Shouldn’t we be celebrating the proposed Tim Hortons-Burger King merger?
The global burger giant snapping up the Canadian icon for $12.5 billion, reportedly because Burger King wants to be headquartered in Canada.
But the self-effacing stereotypical response was quick and quixotic: We can’t sell the national bathroom to an American company.
The hand-wringing began in tweets and spread to political circles, where New Democrat MP Peggy Nash called “on the federal government for greater transparency and to ensure there is a net benefit to Canadians.”
She worried small towns might lose their only Timmies, or some of the 100,000 employed by the coffee company may lose their jobs.
All this misses a crucial point: this story isn’t about Tim Hortons being purchased (it was already owned by Wendy’s from 1995 to 2006 and now is publicly traded with shareholders around the world), it’s about a massive, multi-billion-dollar American company moving north.
Instead of stories about losing Tim Hortons, Niraj Dawar, a marketing professor with the Ivey School of Business said the narrative “could also be spun in terms of Canada acquiring a large global brand.”
“Canada’s tax rates must be really good,” he added. “We’re getting a very large company.”

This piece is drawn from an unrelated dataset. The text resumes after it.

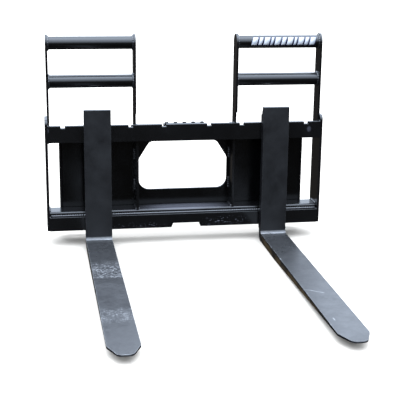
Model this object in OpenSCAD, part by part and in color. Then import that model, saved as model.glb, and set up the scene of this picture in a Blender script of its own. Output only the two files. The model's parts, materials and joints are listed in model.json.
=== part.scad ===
// Pallet fork attachment: a carriage frame with a quick-attach rear face, two load
// guards, and two hook-on forks that slide along the frame and lock with spring pins.
// X runs to the right, Y away from the fork tips and Z up. The origin is on the floor,
// under the middle of the whole attachment; inside the modules Y = 0 is the front face
// of the two fork bars, and in_frame() moves the finished piece to the origin.

/* [Carriage frame] */
// Overall width over the end plates
frame_w = 1067; // [1060:1:1100]
// Thickness of the plates
plate_t = 9.5; // [8:0.5:10]
// Thickness of the two fork bars
bar_t = 16; // [14:0.5:16]
// Bottom of the lower bar to the top of the upper bar
carriage_h = 407; // [404:1:410]
// Height of the upper fork bar
top_bar_h = 64; // [58:1:70]
// Height of the lower fork bar
low_bar_h = 54; // [52:1:64]
// Height of the lower bar above the floor
low_bar_z = 60; // [60:1:64]
// Height of the rounded ears of the end plates above the upper bar
ear_h = 24; // [20:1:28]
// Height of the cross tube behind the lower bar
tube_h = 50; // [40:1:54]
// Depth of the cross tube
tube_d = 76; // [70:1:80]
// Wall of the cross tube
tube_wall = 6.4; // [4:0.2:8]
// Distance from the centre line to the middle of each inner rib
rib_x = 186.75; // [182:0.25:190]
// Height of the tie plate between the upper bar and the rear plate
tie_z = 425; // [420:1:430]

/* [Notches] */
// Distance from the centre line to the first lock notch
notch_first = 86.5; // [80:0.5:90]
// Distance between two lock notches
notch_pitch = 127; // [125:0.5:127]
// Lock notches on each side of the centre line
notches = 4; // [3:1:4]
// Width of a lock notch
notch_w = 16; // [14:0.5:18]
// Depth of a lock notch
notch_d = 9; // [8:0.5:9]
// Width of the fork removal notch at the bottom edge
gate_w = 115; // [110:1:125]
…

Burger King wants to buy Tim Hortons because of what’s known as “tax inversion” in business circles. Essentially, a larger company like Burger King buys a small company — usually one smaller than the $8-billion Tim Hortons is worth — and then uses that anchor to move its operations to a cheaper tax jurisdiction. Time was, Canada lost headquarters to the U.S.; now a multinational giant wants to move here and we’re wringing our hands.
Dawar called Burger King’s interest “quite an endorsement” of Canada’s business climate, tax rates and economic confidence.
Prime Minister Stephen Harper takes a Tim Hortons order from a young boy.
Prime Minister Stephen Harper campaigned on the fact he helped bring Tim Hortons head office back to Oakville, Ont., in 2009 (his level of influence is debatable but the photo op still stands). With an election about a year out, the NDP shouldn’t be too quick to knock a follow-up deal that could prove a second boon to Ontario’s still struggling economy.
And some analysts say the deal isn’t even about the Canadian operations of Tim Hortons. Remember, this is a profitable company whose sales are increasing year-over-year.
Yes, it’s about Burger King’s taxes, in part. And yes, it might help Burger King crack into the breakfast market in Canada, where it’s never been able to fight McDonald’s and Tim Hortons. With familiar coffee, it might be able to lure a few more pickups and minivans full of bleary-eyed hockey players through its drive-ins. But mostly it’s about Tim Hortons teaming up with a like-minded brand to take America, and then the world.
“Tim’s has played well on the Canadian [psyche]… I think the Americans look at it and go, ‘what is this’?” said Doug Fisher, president of FHG International Inc, a food services and franchise consultation. He said Tim Hortons has “saturated” Canada with more than 3,500 stores but “they have to figure out how to penetrate the U.S.” where they could reach 35,000 stores with the same level of penetration but only have about 600 right now.
“With Burger King, they’ll figure out the Americanization of what they need to do,” Fisher said, adding the chain is a better fit than Wendy’s, because “it was a better brand than Tim’s in terms of quality and market positioning.”
He added, “Tim Hortons and Burger King focus and cater to very similar markets and they’ll be able to expand the brand in the U.S. around the world.”